# What is needed:
Please output the data below exactly as given, starting at its first line and stopping after the line that contains "190, wall: TANK.half".

# Data section:
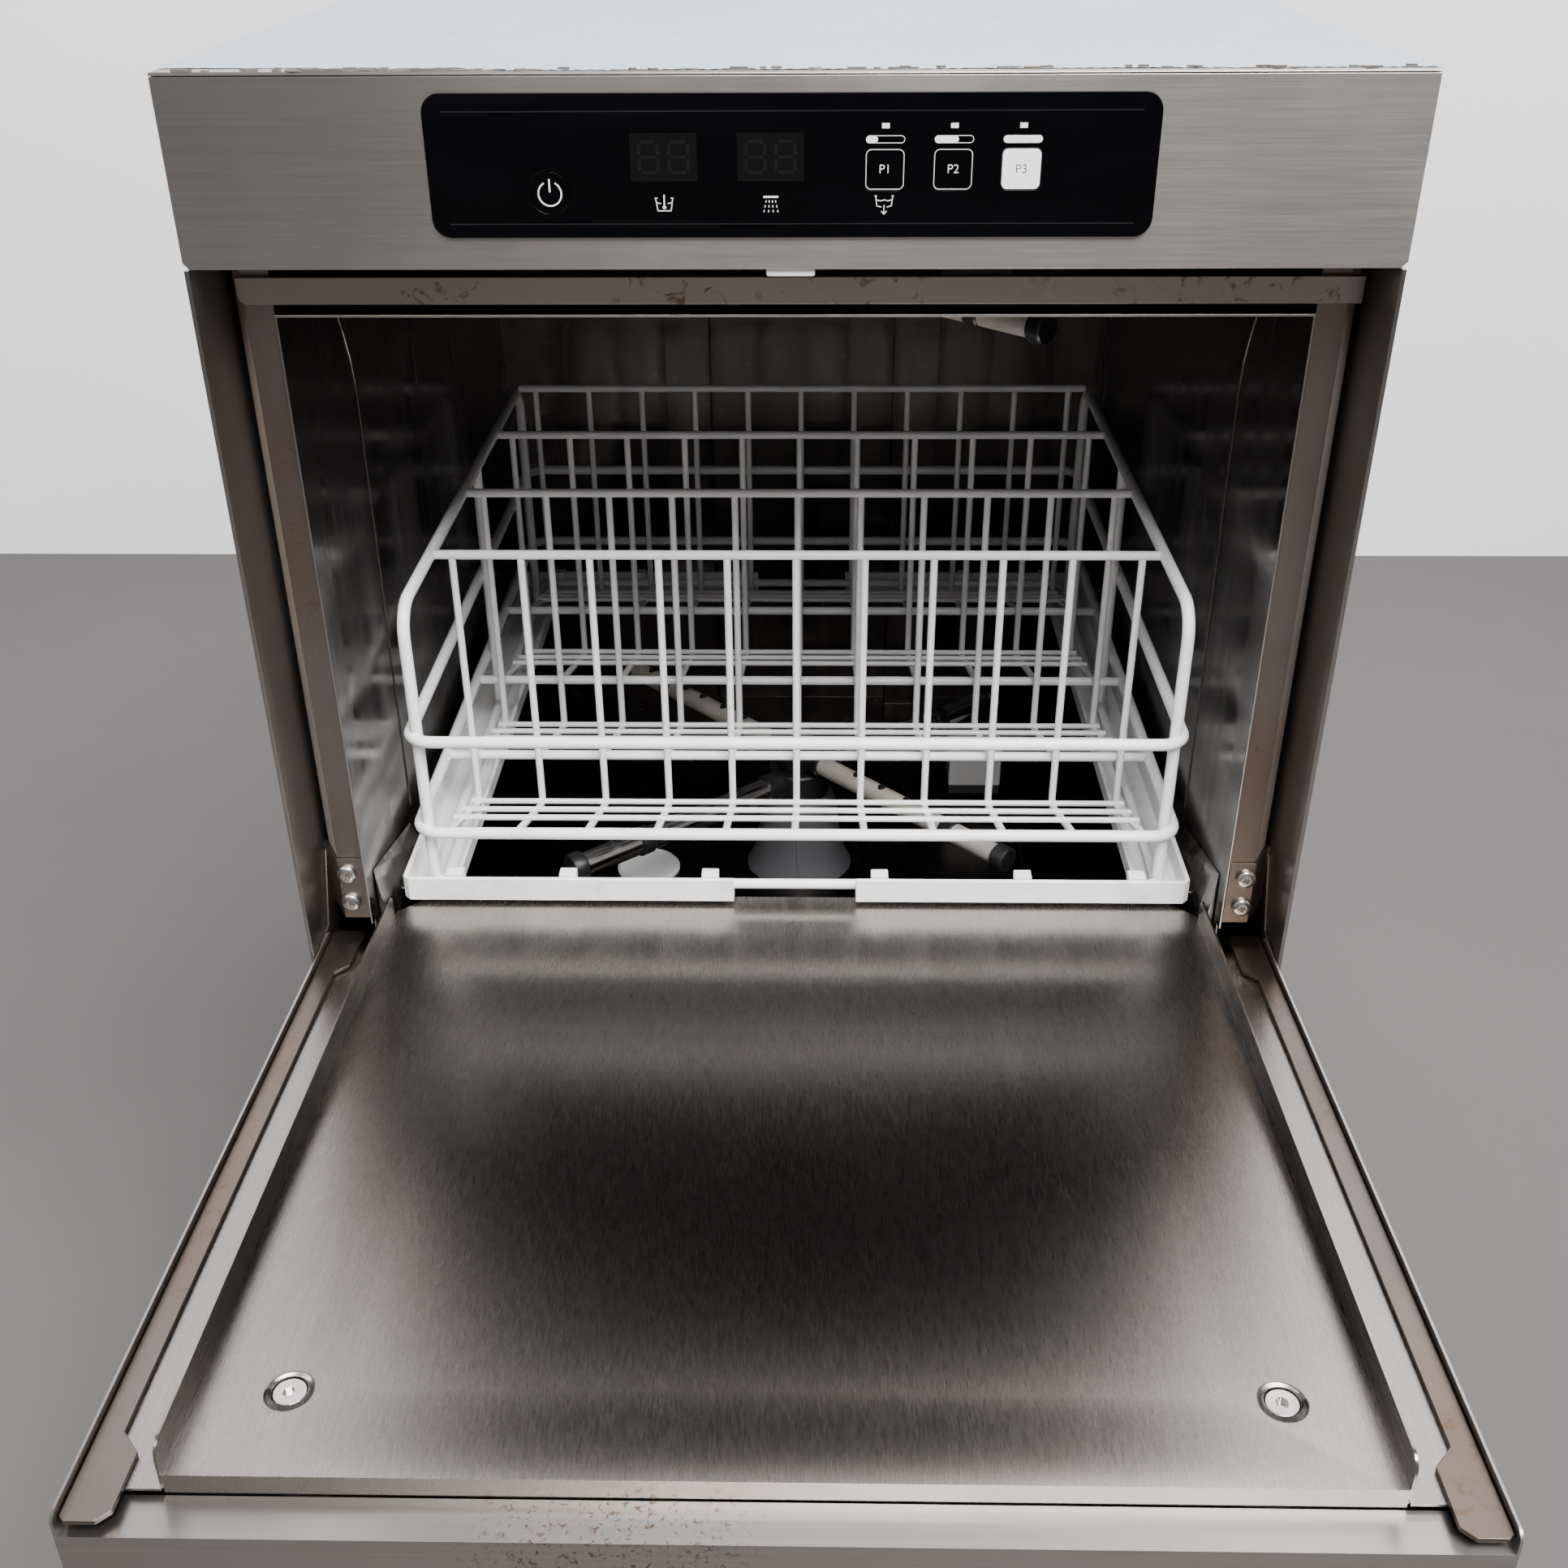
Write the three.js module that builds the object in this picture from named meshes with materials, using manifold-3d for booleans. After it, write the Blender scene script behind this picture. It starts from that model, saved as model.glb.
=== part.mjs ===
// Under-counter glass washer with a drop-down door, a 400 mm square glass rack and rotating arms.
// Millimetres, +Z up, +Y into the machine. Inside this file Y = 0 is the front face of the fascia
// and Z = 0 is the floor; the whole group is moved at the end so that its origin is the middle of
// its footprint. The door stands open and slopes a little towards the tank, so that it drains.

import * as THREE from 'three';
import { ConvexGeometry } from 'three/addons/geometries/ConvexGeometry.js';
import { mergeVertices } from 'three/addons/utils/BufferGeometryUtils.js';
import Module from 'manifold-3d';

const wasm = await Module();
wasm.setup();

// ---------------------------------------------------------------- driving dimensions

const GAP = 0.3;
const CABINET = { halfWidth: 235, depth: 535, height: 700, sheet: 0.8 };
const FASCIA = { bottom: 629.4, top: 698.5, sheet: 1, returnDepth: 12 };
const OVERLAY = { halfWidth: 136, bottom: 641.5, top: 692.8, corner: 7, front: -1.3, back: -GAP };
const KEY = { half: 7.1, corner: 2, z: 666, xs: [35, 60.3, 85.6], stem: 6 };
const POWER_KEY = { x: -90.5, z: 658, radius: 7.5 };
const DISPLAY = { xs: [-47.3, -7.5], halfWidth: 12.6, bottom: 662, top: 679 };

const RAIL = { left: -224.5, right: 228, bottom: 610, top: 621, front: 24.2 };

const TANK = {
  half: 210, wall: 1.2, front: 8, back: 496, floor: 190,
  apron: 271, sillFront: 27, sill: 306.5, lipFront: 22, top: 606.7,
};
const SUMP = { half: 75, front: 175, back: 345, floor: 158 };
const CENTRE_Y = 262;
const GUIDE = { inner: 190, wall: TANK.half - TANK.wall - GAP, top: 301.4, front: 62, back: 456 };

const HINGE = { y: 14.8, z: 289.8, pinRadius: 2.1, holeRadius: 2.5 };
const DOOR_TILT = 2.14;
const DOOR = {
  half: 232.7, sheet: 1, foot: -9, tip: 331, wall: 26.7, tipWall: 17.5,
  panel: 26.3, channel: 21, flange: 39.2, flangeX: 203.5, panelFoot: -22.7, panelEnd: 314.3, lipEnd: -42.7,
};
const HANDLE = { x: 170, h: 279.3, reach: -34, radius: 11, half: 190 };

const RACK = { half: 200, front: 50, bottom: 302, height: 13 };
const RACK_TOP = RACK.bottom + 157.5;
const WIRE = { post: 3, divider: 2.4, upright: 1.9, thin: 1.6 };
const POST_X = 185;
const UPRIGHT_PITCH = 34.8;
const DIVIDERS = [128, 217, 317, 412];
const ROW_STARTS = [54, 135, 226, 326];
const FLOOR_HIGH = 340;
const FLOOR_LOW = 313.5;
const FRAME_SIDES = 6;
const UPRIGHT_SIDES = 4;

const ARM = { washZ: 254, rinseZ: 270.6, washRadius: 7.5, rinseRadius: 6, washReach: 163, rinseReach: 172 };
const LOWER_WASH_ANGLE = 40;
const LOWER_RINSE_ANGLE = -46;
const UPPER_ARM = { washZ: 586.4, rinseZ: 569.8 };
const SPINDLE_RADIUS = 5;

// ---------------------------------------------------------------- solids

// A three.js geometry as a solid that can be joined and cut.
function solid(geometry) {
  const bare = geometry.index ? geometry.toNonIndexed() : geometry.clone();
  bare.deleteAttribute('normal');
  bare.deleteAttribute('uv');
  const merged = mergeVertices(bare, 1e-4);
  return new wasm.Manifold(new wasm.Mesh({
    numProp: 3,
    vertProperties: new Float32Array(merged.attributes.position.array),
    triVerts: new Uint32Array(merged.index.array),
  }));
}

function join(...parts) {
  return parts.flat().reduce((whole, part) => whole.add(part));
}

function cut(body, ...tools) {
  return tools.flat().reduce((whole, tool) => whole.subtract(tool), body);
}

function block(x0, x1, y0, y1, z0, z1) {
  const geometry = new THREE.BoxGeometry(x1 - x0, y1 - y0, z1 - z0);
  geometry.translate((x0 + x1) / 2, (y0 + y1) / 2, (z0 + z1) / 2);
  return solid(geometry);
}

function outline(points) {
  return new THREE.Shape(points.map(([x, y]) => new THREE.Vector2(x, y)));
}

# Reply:
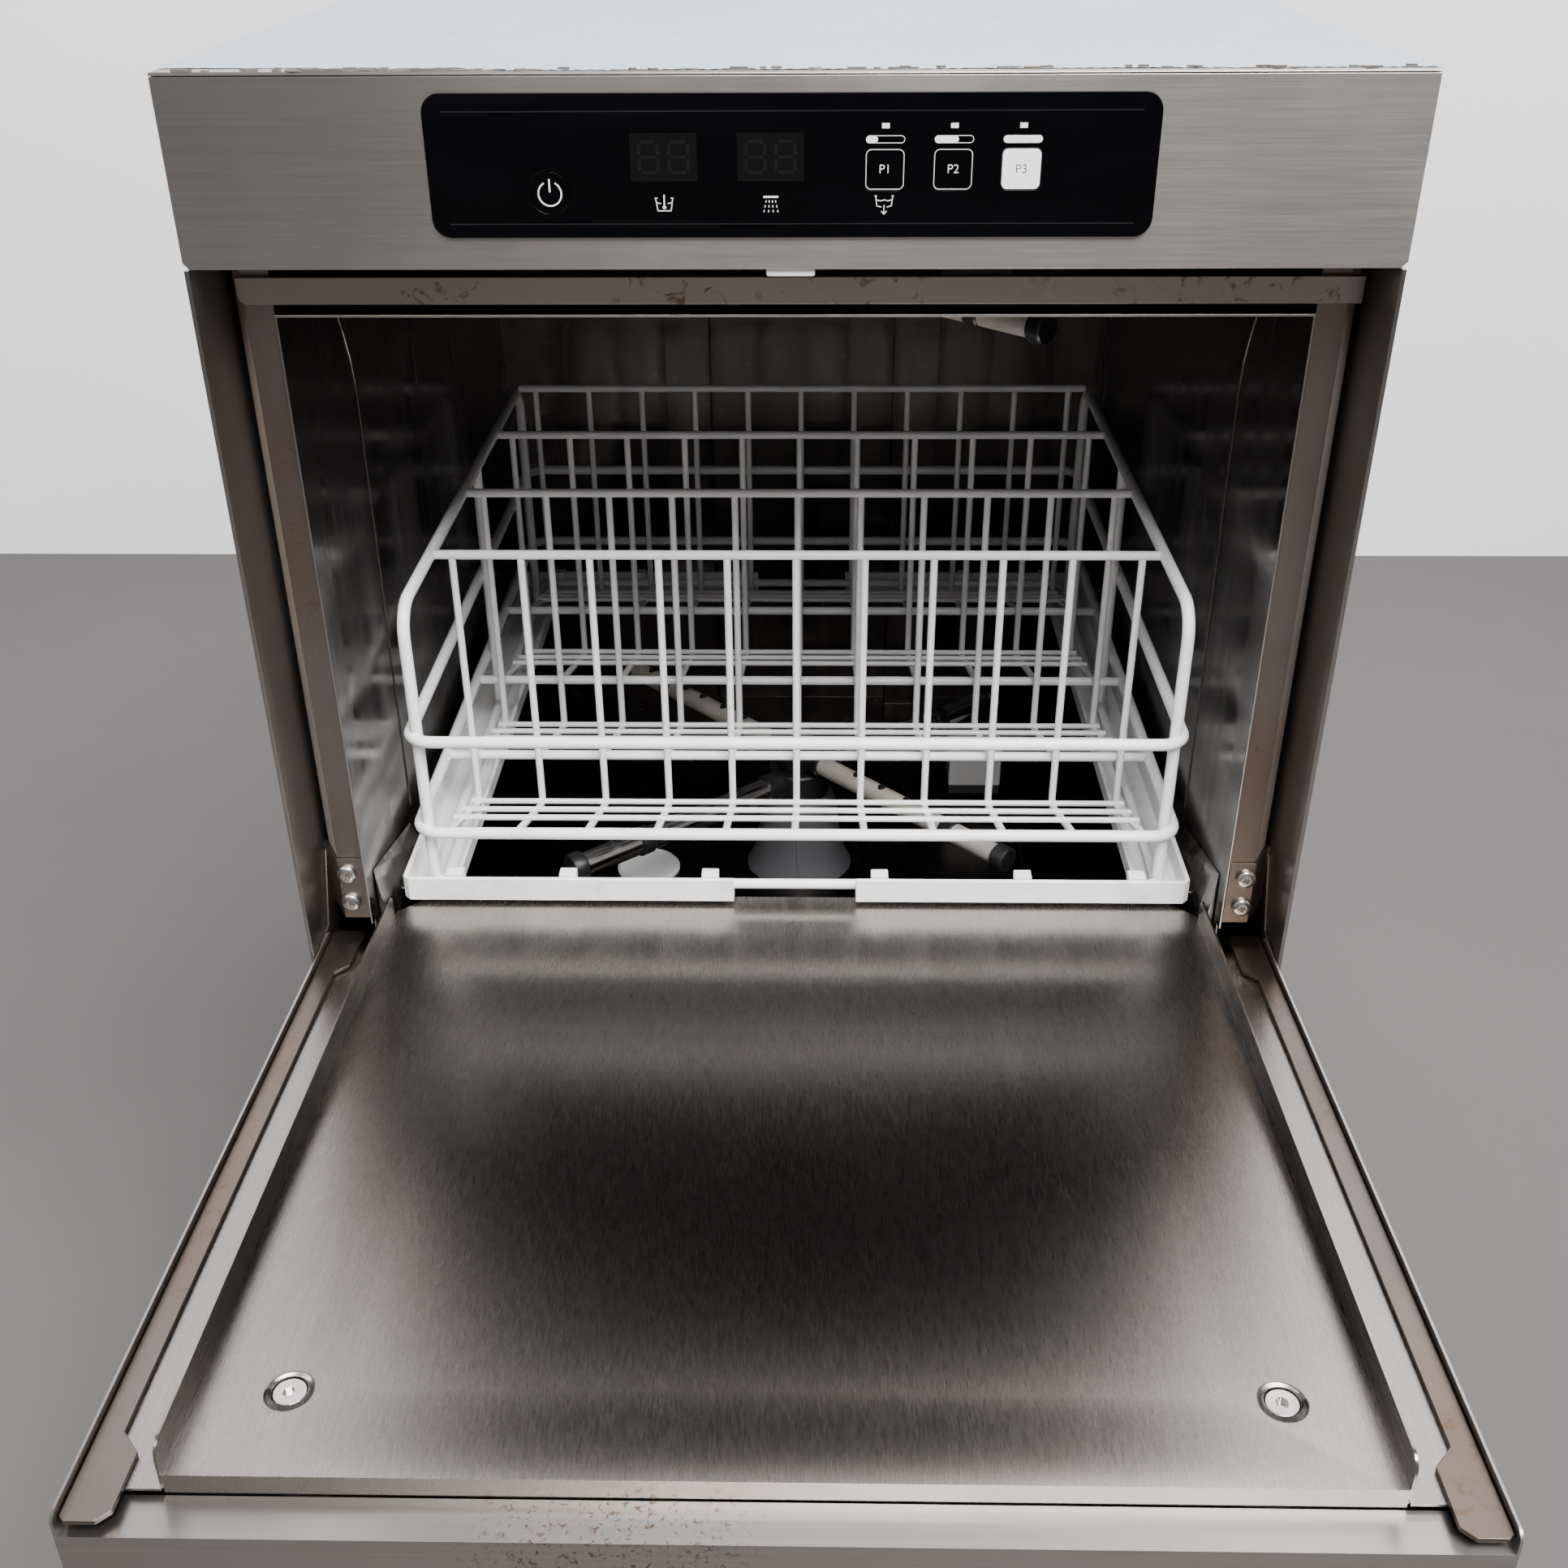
Write the three.js module that builds the object in this picture from named meshes with materials, using manifold-3d for booleans. After it, write the Blender scene script behind this picture. It starts from that model, saved as model.glb.
=== part.mjs ===
// Under-counter glass washer with a drop-down door, a 400 mm square glass rack and rotating arms.
// Millimetres, +Z up, +Y into the machine. Inside this file Y = 0 is the front face of the fascia
// and Z = 0 is the floor; the whole group is moved at the end so that its origin is the middle of
// its footprint. The door stands open and slopes a little towards the tank, so that it drains.

import * as THREE from 'three';
import { ConvexGeometry } from 'three/addons/geometries/ConvexGeometry.js';
import { mergeVertices } from 'three/addons/utils/BufferGeometryUtils.js';
import Module from 'manifold-3d';

const wasm = await Module();
wasm.setup();

// ---------------------------------------------------------------- driving dimensions

const GAP = 0.3;
const CABINET = { halfWidth: 235, depth: 535, height: 700, sheet: 0.8 };
const FASCIA = { bottom: 629.4, top: 698.5, sheet: 1, returnDepth: 12 };
const OVERLAY = { halfWidth: 136, bottom: 641.5, top: 692.8, corner: 7, front: -1.3, back: -GAP };
const KEY = { half: 7.1, corner: 2, z: 666, xs: [35, 60.3, 85.6], stem: 6 };
const POWER_KEY = { x: -90.5, z: 658, radius: 7.5 };
const DISPLAY = { xs: [-47.3, -7.5], halfWidth: 12.6, bottom: 662, top: 679 };

const RAIL = { left: -224.5, right: 228, bottom: 610, top: 621, front: 24.2 };

const TANK = {
  half: 210, wall: 1.2, front: 8, back: 496, floor: 190,
  apron: 271, sillFront: 27, sill: 306.5, lipFront: 22, top: 606.7,
};
const SUMP = { half: 75, front: 175, back: 345, floor: 158 };
const CENTRE_Y = 262;
const GUIDE = { inner: 190, wall: TANK.half - TANK.wall - GAP, top: 301.4, front: 62, back: 456 };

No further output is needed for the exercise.